Written problem »
Write each line out exactly, leaving none out.

Available data »

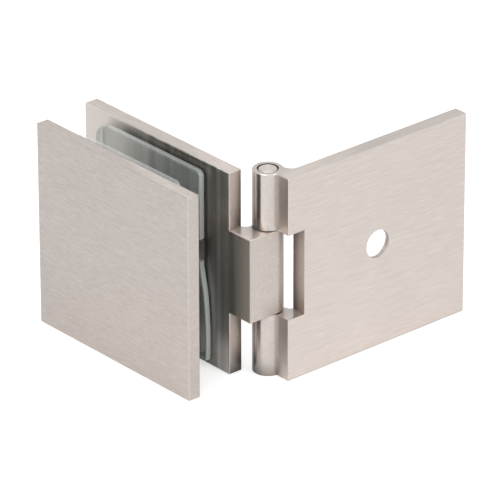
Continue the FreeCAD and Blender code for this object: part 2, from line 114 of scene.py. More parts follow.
def add_node(tree, kind, inputs=None, **settings):
    made = tree.nodes.new("ShaderNode" + kind)
    for key, value in settings.items():
        setattr(made, key, value)
    set_inputs(tree, made, inputs or {})
    return made


def calc(tree, operation, *values):
    """One step of arithmetic."""
    return add_node(tree, "Math", dict(enumerate(values)), operation=operation).outputs[0]


def vector_calc(tree, operation, *values):
    """One step of arithmetic on vectors. A length and a dot product come out as a number."""
    done = add_node(tree, "VectorMath", dict(enumerate(values)), operation=operation)
    return done.outputs["Value" if operation in ("LENGTH", "DOT_PRODUCT") else "Vector"]


def split(tree, vector):
    return add_node(tree, "SeparateXYZ", {"Vector": vector}).outputs


def fade(tree, value, start, end, low=0.0, high=1.0, **settings):
    """Turns a value that runs from start to end into one that runs from low to high."""
    ends = {"Value": value, "From Min": start, "From Max": end, "To Min": low, "To Max": high}
    return add_node(tree, "MapRange", ends, **settings).outputs[0]


def mix_values(tree, share, first, second):
    return add_node(tree, "Mix", {0: share, 2: first, 3: second}).outputs[0]


def mix_colours(tree, share, first, second, blend_type="MIX"):
    return add_node(tree, "Mix", {0: share, 6: first, 7: second}, data_type="RGBA",
                    blend_type=blend_type).outputs[2]


def noise(tree, place, scale, detail, roughness=0.5):
    return add_node(tree, "TexNoise", {"Vector": place, "Scale": scale, "Detail": detail,
                                       "Roughness": roughness}).outputs[0]


def openness(tree, reach, own_shape_only):
    """How little stands within reach of a place: 1 in the open, 0 in a narrow gap."""
    return add_node(tree, "AmbientOcclusion", {"Distance": reach}, samples=8,
                    only_local=own_shape_only).outputs["AO"]


def distance_from_pin(tree, place):
    """How far a place is from the hinge pin's axis."""
    from_pin = vector_calc(tree, "SUBTRACT", place, pin_axis)
    return vector_calc(tree, "LENGTH", vector_calc(tree, "MULTIPLY", from_pin, (1, 1, 0)))


def ramp_colours(tree, value, stops):
    ramp = add_node(tree, "ValToRGB", {"Fac": value})
    for _ in range(len(stops) - 2):
        ramp.color_ramp.elements.new(0.5)
    for element, (where, colour) in zip(ramp.color_ramp.elements, stops):
        element.position = where
        element.color = (*colour, 1)
    return ramp.outputs[0]


def new_group(name, inputs, outputs):
    """Starts a shader group. An input is a label, a kind and a first value, which may be None."""
    group = bpy.data.node_groups.new(name, "ShaderNodeTree")
    for label, kind, value in inputs:
        socket = group.interface.new_socket(label, in_out="INPUT", socket_type="NodeSocket" + kind)
        if value is not None:
            socket.default_value = value
    for label, kind in outputs:
        group.interface.new_socket(label, in_out="OUTPUT", socket_type="NodeSocket" + kind)
    return group, group.nodes.new("NodeGroupInput").outputs, group.nodes.new("NodeGroupOutput")


def placed_group(tree, group, **values):
    """Puts a group in a material, with its own values."""
    return add_node(tree, "Group", values, node_tree=group).outputs


BROAD_SCALE = 0.35
BROAD_SHARE = 0.35


def make_brushed_grain():
    """Long fine scratches in a stretched space, wider bands of them, and slow cloudiness."""
    group, given, made = new_group(
        "brushed_grain", [("Stretched", "Vector", None), ("Place", "Vector", None)],
        [("Tone", "Float"), ("Relief", "Float"), ("Cloud", "Float")])
    fine = noise(group, given["Stretched"], scale=1.0, detail=4.0, roughness=0.6)
    broad = noise(group, given["Stretched"], scale=BROAD_SCALE, detail=2.0)
    cloud = noise(group, given["Place"], scale=75.0, detail=3.0, roughness=0.55)
    tone = mix_values(group, BROAD_SHARE, fine, broad)
    set_inputs(group, made, {"Tone": tone, "Relief": fine, "Cloud": cloud})
    return group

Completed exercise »
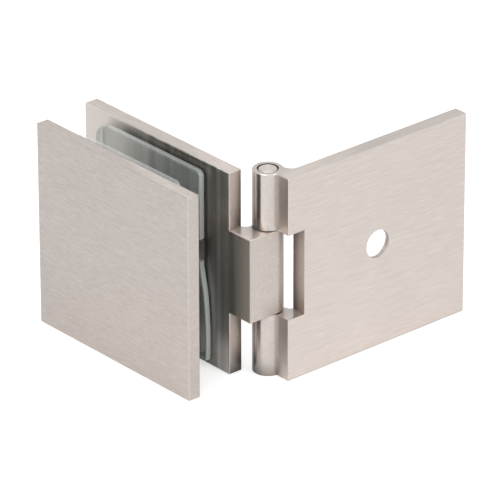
Continue the FreeCAD and Blender code for this object: part 2, from line 114 of scene.py. More parts follow.
def add_node(tree, kind, inputs=None, **settings):
    made = tree.nodes.new("ShaderNode" + kind)
    for key, value in settings.items():
        setattr(made, key, value)
    set_inputs(tree, made, inputs or {})
    return made


def calc(tree, operation, *values):
    """One step of arithmetic."""
    return add_node(tree, "Math", dict(enumerate(values)), operation=operation).outputs[0]


def vector_calc(tree, operation, *values):
    """One step of arithmetic on vectors. A length and a dot product come out as a number."""
    done = add_node(tree, "VectorMath", dict(enumerate(values)), operation=operation)
    return done.outputs["Value" if operation in ("LENGTH", "DOT_PRODUCT") else "Vector"]


def split(tree, vector):
    return add_node(tree, "SeparateXYZ", {"Vector": vector}).outputs


def fade(tree, value, start, end, low=0.0, high=1.0, **settings):
    """Turns a value that runs from start to end into one that runs from low to high."""
    ends = {"Value": value, "From Min": start, "From Max": end, "To Min": low, "To Max": high}
    return add_node(tree, "MapRange", ends, **settings).outputs[0]


def mix_values(tree, share, first, second):
    return add_node(tree, "Mix", {0: share, 2: first, 3: second}).outputs[0]


def mix_colours(tree, share, first, second, blend_type="MIX"):
    return add_node(tree, "Mix", {0: share, 6: first, 7: second}, data_type="RGBA",
                    blend_type=blend_type).outputs[2]


def noise(tree, place, scale, detail, roughness=0.5):
    return add_node(tree, "TexNoise", {"Vector": place, "Scale": scale, "Detail": detail,
                                       "Roughness": roughness}).outputs[0]


def openness(tree, reach, own_shape_only):
    """How little stands within reach of a place: 1 in the open, 0 in a narrow gap."""
    return add_node(tree, "AmbientOcclusion", {"Distance": reach}, samples=8,
                    only_local=own_shape_only).outputs["AO"]


def distance_from_pin(tree, place):
    """How far a place is from the hinge pin's axis."""
    from_pin = vector_calc(tree, "SUBTRACT", place, pin_axis)
    return vector_calc(tree, "LENGTH", vector_calc(tree, "MULTIPLY", from_pin, (1, 1, 0)))


def ramp_colours(tree, value, stops):
    ramp = add_node(tree, "ValToRGB", {"Fac": value})
    for _ in range(len(stops) - 2):
        ramp.color_ramp.elements.new(0.5)
    for element, (where, colour) in zip(ramp.color_ramp.elements, stops):
        element.position = where
        element.color = (*colour, 1)
    return ramp.outputs[0]


def new_group(name, inputs, outputs):
    """Starts a shader group. An input is a label, a kind and a first value, which may be None."""
    group = bpy.data.node_groups.new(name, "ShaderNodeTree")
    for label, kind, value in inputs:
        socket = group.interface.new_socket(label, in_out="INPUT", socket_type="NodeSocket" + kind)
        if value is not None:
            socket.default_value = value
    for label, kind in outputs:
        group.interface.new_socket(label, in_out="OUTPUT", socket_type="NodeSocket" + kind)
    return group, group.nodes.new("NodeGroupInput").outputs, group.nodes.new("NodeGroupOutput")


def placed_group(tree, group, **values):
    """Puts a group in a material, with its own values."""
    return add_node(tree, "Group", values, node_tree=group).outputs


BROAD_SCALE = 0.35
BROAD_SHARE = 0.35


def make_brushed_grain():
    """Long fine scratches in a stretched space, wider bands of them, and slow cloudiness."""
    group, given, made = new_group(
        "brushed_grain", [("Stretched", "Vector", None), ("Place", "Vector", None)],
        [("Tone", "Float"), ("Relief", "Float"), ("Cloud", "Float")])
    fine = noise(group, given["Stretched"], scale=1.0, detail=4.0, roughness=0.6)
    broad = noise(group, given["Stretched"], scale=BROAD_SCALE, detail=2.0)
    cloud = noise(group, given["Place"], scale=75.0, detail=3.0, roughness=0.55)
    tone = mix_values(group, BROAD_SHARE, fine, broad)
    set_inputs(group, made, {"Tone": tone, "Relief": fine, "Cloud": cloud})
    return group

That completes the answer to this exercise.